Some of the wall brackets had originally carried oil lamps in the days before electricity.
Barry Walsh of West Street had, at one time, been employed by the Town Commissioners to light the oil lamps.
The vast majority of families in Callan had to wait a bit longer for the comfort of electric light in their homes.
Seamus had fond memories of the oil lamp that hung on the kitchen wall in his parents’ home in Bridge Street.
It had a crudely made battered old tin shade around it, tacked to the ceiling.
The shade was to prevent the smoke from blackening the ceiling and walls.
A table lamp was lit in the sitting room-but only on special occasions.
At bed time, enamelled candlesticks were lit in the kitchen and carried upstairs.
In almost every house, Seamus recalled, a small lamp with a red shade was positioned underneath a picture of the Sacred Heart.
The flame burned constantly. Luckily for householders, paraffin oil cost a penny a pint only, and that kept lamps flickering for a month.
This was considered a small price to pay to keep your soul out of Purgatory, or to shorten your sentence in that unhappy place of confinement in the afterlife.
The privileged few who could afford electricity in the days of the Callan ESB had their use of current measured by meters. Their bulbs did not shine as brilliantly as later models.
Despite being ahead of its time in having electricity, Callan did not embrace the concept of the electric bulb without some reservation.
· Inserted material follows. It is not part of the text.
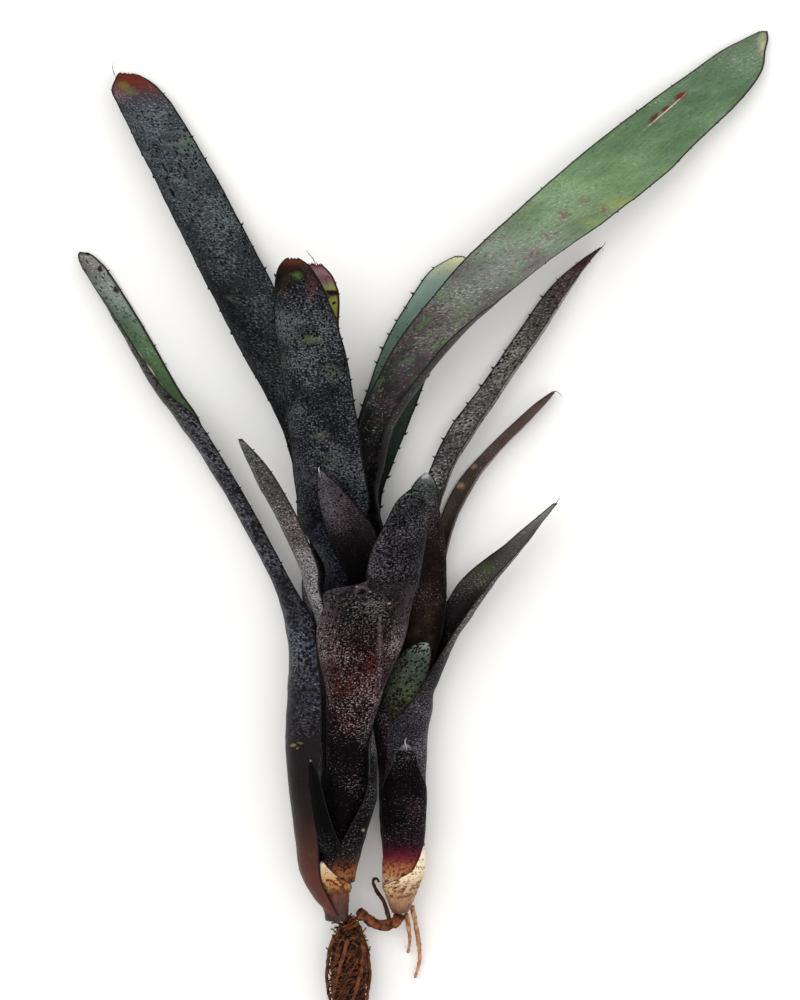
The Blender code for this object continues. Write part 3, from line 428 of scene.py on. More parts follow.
                (-101.5, "#cdb18e"), (-98.5, "#d9c5a8")], "pits": ("#1d0f09", 1.0, 0.42),
            "patches": [("#5e3119", 1.3, [(-109, 0.66), (-104, 0.56), (-101, 0.3)])],
            "margin": ("#2f1a10", 0.35)},
        "face": {"colours": [(-112, "#6b4230"), (-101, "#c9a47e")]}},
    "pup_leaf_long": {
        "face": {
            "dim": 1.15,
            "colours": [(-20, "#141114"), (10, "#302d30"), (24, "#403c3f"), (34, "#494546"),
                (46, "#4e4a46"), (58, "#4a4640"), (70, "#4a443e"), (76, "#4c3d39"), (82, "#4a2a2e"),
                (87, "#341a1e")],
            "flecks": ([(10, "#aaa5a2"), (60, "#b0aca3"), (76, "#ab9f9c"), (86, "#96787c")], 1.3,
                [(10, 0.5), (60, 0.56), (76, 0.52), (86, 0.34)]), "pits": ("#0d0b0b", 1.6, 0.5),
            "margin": ("#171214", 0.5),
            "patches": [("#6f6c5d", 4, [(40, 0.25), (60, 0.4), (76, 0.35)], 0.3), ("#1c1517", 3, [(14, 0.3),
                (60, 0.25), (84, 0.4)], 0.3)]},
        "back": {
            "colours": [(-20, "#151215"), (30, "#5e5a5a"), (60, "#77736a"), (80, "#655654"),
                (87, "#4c3336")], "flecks": ("#a8a49c", 1.1, [(10, 0.5), (70, 0.5)]),
            "pits": ("#0b090a", 1.9, 0.5), "margin": ("#2a2426", 0.4)}},
    "pup_leaf_narrow": {
        "face": {
            "colours": [(-20, "#2a2120"), (4, "#54443f"), (14, "#4a443a"), (20, "#4c3e3a"), (30, "#5c4a46"),
                (36, "#5e4a46"), (41, "#4a2c2a"), (42, "#2e1a1a")],
            "flecks": ("#9b8984", 0.8, [(6, 0.35), (36, 0.4)]),
            "patches": [("#55632e", 3, [(8, 0.3), (18, 0.5), (24, 0.05)])], "margin": ("#2b1e1c", 0.35),
            "stains": [(11.5, 14, 1.1, 0.8, "#c9a283"), (15.5, 20, 0.9, 0.7, "#b98f74")]},
        "back": {
            "colours": [(-20, "#191415"), (8, "#564845"), (30, "#6c5b58"), (42, "#4a3534")],
            "flecks": ("#a08f8b", 0.8, [(6, 0.4), (36, 0.4)]), "margin": ("#3a2b29", 0.3)}},
    "pup_leaf_broad": {
        "back": {
            "dim": 0.6, "gloss": 0.04,
            "colours": [(-60, "#100a0a"), (-32, "#1d1210"), (-26, "#251812"), (-18, "#211412"),
                (-6, "#1f1111"), (0, "#2a1a1b"), (5, "#332a2c"), (10, "#3a3a3c"), (14, "#38423f"),
                (16.5, "#7e8281")],
            "flecks": ("#857b7e", 0.75, [(-32, 0.2), (-4, 0.3), (3, 0.45), (13, 0.5)]),
            "patches": [("#35291a", 5, [(-34, 0.5), (-6, 0.3), (2, 0)], 0.35)],
            "pits": ("#0a0607", 1.6, 0.4), "margin": ("#0f0b0c", 0.5),
            "stains": [(-1, 11, 2, 4.5, "#2f4038"), (1.5, -26, 1.4, 2.6, "#2c2015")],
            "marks": [(0.4, 16.8, 1.2, 0.7, 20, "#a9a9ab")]},
        "face": {"colours": [(-45, "#0a0607"), (17, "#1d1b1d")], "margin": ("#0f0b0c", 0.4)}},
    "pup_leaf_low": {
        "face": {
            "colours": [(-50, "#0b0809"), (-30, "#140e10"), (-20, "#241a1d"), (-13, "#3a3a30"),
                (-9, "#423c38"), (0, "#5a5650"), (8, "#7a7870")],
            "flecks": ("#9c9992", 0.8, [(-34, 0.15), (-16, 0.35), (6, 0.5)]), "margin": ("#191414", 0.45),
            "stains": [(19.5, -11, 2.6, 1.6, "#43542f")]},
        "back": {
            "dim": 0.45, "gloss": 0.05, "fuzz": 0.08,
            "colours": [(-95, "#1a1414"), (-80, "#151112"), (-66, "#26232a"), (-56, "#34323a"),
                (-48, "#2b292c"), (-38, "#1c191b"), (-28, "#221b1f"), (-16, "#3a3234"), (-6, "#544b48"),
                (8, "#77746c")],
            "flecks": ([(-90, "#8d888c"), (-62, "#6b686f"), (-40, "#6d686a"), (-20, "#a39c9a"),
                (8, "#aaa5a2")], 0.8, [(-90, 0.3), (-64, 0.48), (-40, 0.48), (-24, 0.52), (8, 0.6)]),
            "pits": ("#0c0a0b", 1.3, 0.5), "margin": ("#191414", 0.45)}},
    "pup_leaf_blunt": {
        "back": {
            "dim": 0.75, "gloss": 0.05,
            "colours": [(-70, "#131010"), (-62, "#1f1917"), (-57, "#211d19"), (-51, "#33341f"),
                (-46, "#38402a"), (-42, "#39453a"), (-38, "#434b46"), (-35, "#5a605c"), (-33, "#a5a6a6")],
            "flecks": ("#7d857d", 0.8, [(-64, 0.3), (-46, 0.3), (-40, 0.46), (-36, 0.6), (-33, 0.95)]),
            "pits": ("#100e0b", 1.4, 0.75),
            "patches": [("#3e5138", 4, [(-60, 0), (-50, 0.4), (-42, 0.45), (-37, 0)], 0.35)],
            "margin": ("#1b1816", 0.4)}},
    "pup_cataphyll_front": {
        "back": {
            "gloss": 0.02, "fuzz": 0.03,
            "colours": [(-108, "#9a7656"), (-105.5, "#c7a684"), (-103.5, "#b27a50"), (-101, "#9c5a3c"),
                (-99, "#6f2c30"), (-97.5, "#551c28"), (-95, "#2e1119"), (-92, "#150b0f"), (-88, "#080607"),
                (-66, "#080607"), (-64.5, "#6f6d6e")],
            "flecks": ([(-104, "#5a3a2c"), (-98, "#4a2a2e"), (-93, "#77727a"), (-76, "#77737a"),
                (-64, "#706c6e")], 0.8, [(-104, 0.3), (-97, 0.36), (-93, 0.4), (-84, 0.36), (-78, 0.22),
                (-70, 0.24), (-64, 0.4)]),
            "patches": [("#5a3222", 1.3, [(-108, 0.55), (-101, 0.5), (-98, 0.3), (-96, 0)])],
            "pits": ("#040304", 1.1, 0.5, [(-106, 0.2), (-101, 0.5), (-95, 1)]), "margin": ("#3a3537", 0.3),
            "stains": [(-3, -84, 1.8, 3.4, "#2a141b")]}},
    "pup_cataphyll_left": {
        "back": {
            "dim": 0.4, "gloss": 0.03,
            "colours": [(-99, "#6c3a2c"), (-96, "#241213"), (-92, "#120a0c"), (-70, "#1a0e12"),
                (-60, "#241117"), (-52, "#171012")],
            "flecks": ("#6f6a6d", 0.8, [(-96, 0.2), (-70, 0.24), (-55, 0.3)]), "margin": ("#2a2225", 0.3)}},
    "pup_bract_papery": {
        "back": {
            "colours": [(-111, "#9a7452"), (-107.5, "#cbac88"), (-103, "#e0cba9"), (-94, "#efe3cc")],
            "pits": ("#2b170d", 1.05, 0.42),
            "patches": [("#7c4c2e", 1.5, [(-111, 0.62), (-106, 0.5), (-99, 0.35), (-95, 0.1)])],
            "margin": ("#3a2417", 0.3)},
        "face": {"colours": [(-102, "#7c5138"), (-95, "#c9a47e")]}},
}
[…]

It took a long time to catch on in certain quarters. Even into the 1940s many Callan people thought electricity might be a gigantic hoax or a kind of urban myth.
Seamus heard the reaction of a Callan woman who saw a light bulb for the first time.
Weeks after she witnessed the switching on of the bulb in the house of an affluent neighbour, she was still assuring her friends: “Whatever anyone says, there must be paraffin oil involved somewhere in that thing”
Callan Power House no longer exists. The arrival of the semi-State Electricity Supply Board made the Callan company redundant.
The old Power House building later became a section of the bacon factory.